Hi Loyal
I feel your pain, as many of us here do. We sometimes think having God on our side means life should be easier, but most times it seems harder. I have learned to remind myself - Did Jesus have it easy? Was His life free from suffering? I mean, He was the Son of God Himself, you can't get any closer than that! But He suffered greatly. There was immense meaning in His sufferings that we know NOW, but no one knew while it was happening. I am 44, a survivor of SRA (satanic ritual abuse), I suffer a myriad of issues stemming from this including depression, PTSD, DID, extreme anxiety, and more. I have tried to kill myself several times. I am on SSI, food stamps, medicaid. I live with my mom and have never left home, never went to college, worked only 3 months of my life, no skills, I do not drive so I am isolated, very few friends...I could go on, but I wanted you to see that I understand where you are coming from and the pain of your situation.
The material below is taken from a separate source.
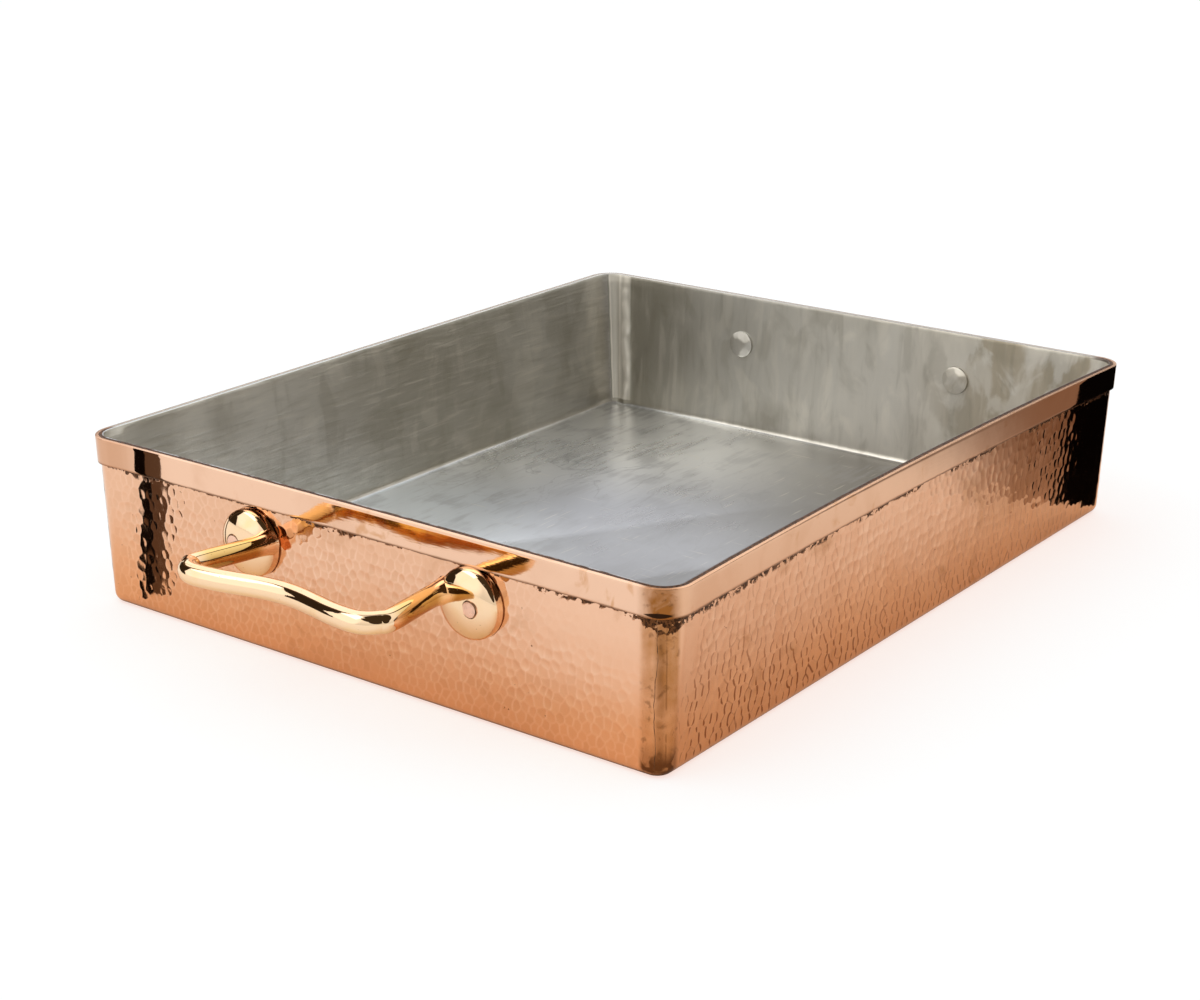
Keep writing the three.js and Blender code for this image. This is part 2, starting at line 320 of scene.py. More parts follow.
@dataclass(frozen=True)
class HammeredCopper(Finish):
    """Bright hammered sheet: pink above and a darker orange below as a painted reflection of the floor,
    brown in its specks, creases and seams, with painted highlights and shade on its hammer marks.
    """

    warm: Colour = (0.91, 0.415, 0.145)
    umber: Colour = (0.15, 0.060, 0.022)
    soot: Colour = (0.030, 0.012, 0.006)
    ridge: Colour = (0.97, 0.69, 0.52)
    honey: Colour = (0.42, 0.175, 0.048)
    rust: Colour = (0.66, 0.255, 0.095)
    ridge_shade_brown: Colour = (0.30, 0.098, 0.026)
    highlight_pink: Colour = (0.96, 0.62, 0.44)
    tinned: Colour = (0.66, 0.64, 0.60)
    band_foot: float = 0.0694

    def vary(self, recipe: Recipe) -> Surface:
        """Works out the surface.

        Args:
            recipe: the material's recipe.

        Returns:
            Its base colour, roughness, metallic and normal.
        """
        x, y, z = recipe.axes()
        cloud = recipe.noise(22.0, 4.0, 0.6)
        fine = recipe.noise(260.0, 3.0, stretch=(1.0, 1.0, 0.45))
        streak = recipe.noise(190.0, 3.0, 0.4, (1.0, 1.0, 0.12))
        blotch = recipe.noise(110.0, 4.0, 0.8)
        ridge, upright, tone = (recipe.attribute(name) for name in ("ridge", "upright", "tone"))
        long_wall = y.step(-0.148, -0.156)
        across = x - y
        corner = across.step(-0.0508, -0.0478) * across.step(-0.0275, -0.0305) * x.step(-0.15, -0.16)
        # Painted reflection: darker orange towards the bottom, and a little over all of the long wall, for
        # the shaded copper-lit floor that these parts mirror
        low = (z + 0.030 * (cloud - 0.5)).step(0.053, 0.002)
        # Paler ridges between the blows, partly rubbed bright and partly a painted highlight of the hammer
        # relief, most on upright ridges; on the long wall painted shade along upright ridges, darkest near
        # the front foot
        show = recipe.noise(40.0, 3.0).step(0.36, 0.52)
        pale = (0.45 - 0.05 * low) * (0.30 + 0.70 * show) * (1.0 - corner) * (1.0 - 0.70 * long_wall)
        low_front = (z + 0.10 * (x + 0.19) + 0.02 * (cloud - 0.5)).step(0.060, 0.018)
        broken = recipe.noise(130.0, 3.0, stretch=(1.0, 1.0, 0.5)).step(0.34, 0.47)
        rear_end = x.step(0.03, 0.11) * z.step(0.020, 0.040)
        ridge_shade = 0.34 - 0.18 * x.step(-0.10, 0.0) + 0.62 * low_front + 0.30 * rear_end
        # Painted highlight: a smooth pale pink sheen high on the front wall towards the near corner
        glow = y.step(-0.06, -0.12) * (1.0 - long_wall) * x.step(-0.15, -0.18) * z.step(0.016, 0.042)
        # Heat stain and specks
        stain = recipe.noise(34.0, 5.0, 1.2).step(0.58, 0.74)
        speck = recipe.noise(420.0, 2.0).step(0.725, 0.765) * recipe.noise(30.0, 2.0).step(0.50, 0.60)
        # Patina of the near corner: its tint, the smear and the line beside the seam, and spots; the corner
        # also darkens towards its foot
        shade = 0.44 + 0.26 * across.step(-0.0430, -0.0400) + 0.4 * (streak - 0.5) + 0.8 * (cloud - 0.5)
        smear = ((across + 0.0395).size() + 0.004 * (blotch - 0.5)).step(0.0046, 0.0006)
        second = (across + 0.0362 + 0.0016 * (cloud - 0.5)).size().step(0.0007, 0.0002)
        spots = recipe.noise(260.0, 4.0).step(0.56, 0.70)
        darker_foot = (z + 0.020 * (blotch - 0.5)).step(0.017, 0.007)
        # The crevice under the band, the dark line round the bottom edge as painted shade, and the far rim,
        # partly tin and partly a painted reflection
        crevice = self._crevice(recipe, long_wall, corner)
        flecks = recipe.noise(900.0, 2.0).step(0.44, 0.58)
        # Painted shade: a dark line round the bottom edge, where it turns under towards the floor
        edge = z.step(0.0024, 0.0006)
        # Tin's colour only on the rim top of the far walls, which mirror the bright room: partly tin,
        # partly a painted reflection
        far_rim = x.step(-0.190, -0.184) * y.step(-0.155, -0.149) * z.step(0.0813, 0.0817)
        colour = recipe.layers(
            self.base,
            (low * 0.46 + long_wall * 0.12, self.warm),
            (long_wall * (0.06 + 0.6 * (streak - 0.42)), self.rust),
            ((1.0 - ridge) * (0.04 + 0.09 * tone.step(-0.6, 1.0)), self.honey),
            # partly a painted highlight on the ridges
            ((0.28 * ridge + 0.72 * upright) * pale, self.ridge),
            # painted shade along the long wall's upright ridges
            (upright.step(0.08, 0.48) * long_wall * broken * ridge_shade, self.ridge_shade_brown),
            (long_wall * rear_end * (0.46 + 0.7 * (streak - 0.42)), self.honey),
            # painted highlight on the upper front wall
            (glow * (1.0 - corner) * 0.50, self.highlight_pink),
            (stain * (0.20 + 0.25 * long_wall), self.honey),
            (speck * 0.85, self.umber),
            (corner * (shade + 0.8 * (blotch - 0.5)), self.honey),
            (corner * smear * (0.26 + 0.8 * (blotch - 0.4)), self.umber),
            (corner * second * blotch.step(0.44, 0.56) * 0.45, self.umber),
            (corner * spots * 0.50, self.umber),
            (corner * darker_foot * (0.42 + 0.6 * blotch.step(0.46, 0.54)), self.umber),
            (crevice * 0.95, recipe.mix(flecks, self.soot, self.umber)),
            (edge * 0.80, self.umber),
            (far_rim * 0.85, self.tinned),
        )
        # Rougher in the crevice, on the painted shade of the bottom edge and on the far rim
        dirt_and_shade = (crevice * 0.9).larger(edge * 0.6).larger(far_rim * 0.5)
        haze = 0.06 * (cloud - 0.5) + 0.04 * (streak - 0.5)
        normal = recipe.bump(fine + 0.6 * streak, 0.000030)
        normal = recipe.bump(crevice * recipe.noise(1400.0, 2.0), 0.0004, normal)
        return colour, self.roughness + haze + 0.40 * dirt_and_shade + 0.12 * corner, 1.0, normal

    def _crevice(self, recipe: Recipe, long_wall: Value, corner: Value) -> Value:
        """The broken dark line under the band.

        Args:
            recipe: the material's recipe.
            long_wall: 1 on the bowed long wall, where the line is thicker.
            corner: 1 on the near corner, where it is thickest.

        Returns:
            1 in the line, 0 outside.
        """
        x, y, z = recipe.axes()
        lumps = recipe.noise(330.0, 4.0, 0.6)
        runs = recipe.noise(26.0, 3.0) + 0.09 * long_wall.larger(y.step(-0.02, -0.10))
        runs = runs + 0.15 * long_wall * x.step(-0.06, -0.13)
        depth = 0.0004 + 0.0009 * lumps.step(0.42, 0.60) * runs.step(0.36, 0.50)
        depth = depth + 0.0018 * lumps.step(0.40, 0.58) * runs.step(0.54, 0.62)
        depth = depth + corner * (0.0014 + 0.0030 * lumps.step(0.38, 0.60))
        depth = depth + 0.0011 * long_wall * x.step(-0.115, -0.150) * lumps.step(0.34, 0.50)
        ragged = self.band_foot - z + 0.0006 * (recipe.noise(1100.0, 3.0) - 0.5)
        return 1.0 - (ragged / depth).step(0.70, 1.15)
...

I am sorry you are struggling so much. I have tears in my eyes just typing this and I wish I could give you a hug. Please, let my words take hold in your heart - I have walked away from God. Things got much worse. I found that He has always been there, just not in the ways I wanted Him to be. I found He always hears my prayers, but sometimes the answer is "not yet", "that's not good for you, I have something better", "be patient, it will come", or "it will come when you learn what I am trying to teach you because your heart is not yet ready". I found that most of the heartache in this world is caused by the poor choices of people, not God, and our free will He will not interfere with. But He is there. When my father and others used me violently in horrible ways, I've no doubt He cried with me, held me, kept me safe from the worst of what humanity has the potential to offer.
He is with you, Loyal. His heart breaks with yours. He has a way out for you, but you need to let go of expectations and trust that He knows the best way there. The things you ask of Him, if He does not give them to you, are not the way to the greatness He has in store for you. Life is hard. People will hurt us. Circumstances will seem hopeless. But if we keep hold of His hand, it will all be worth it, that I can promise you.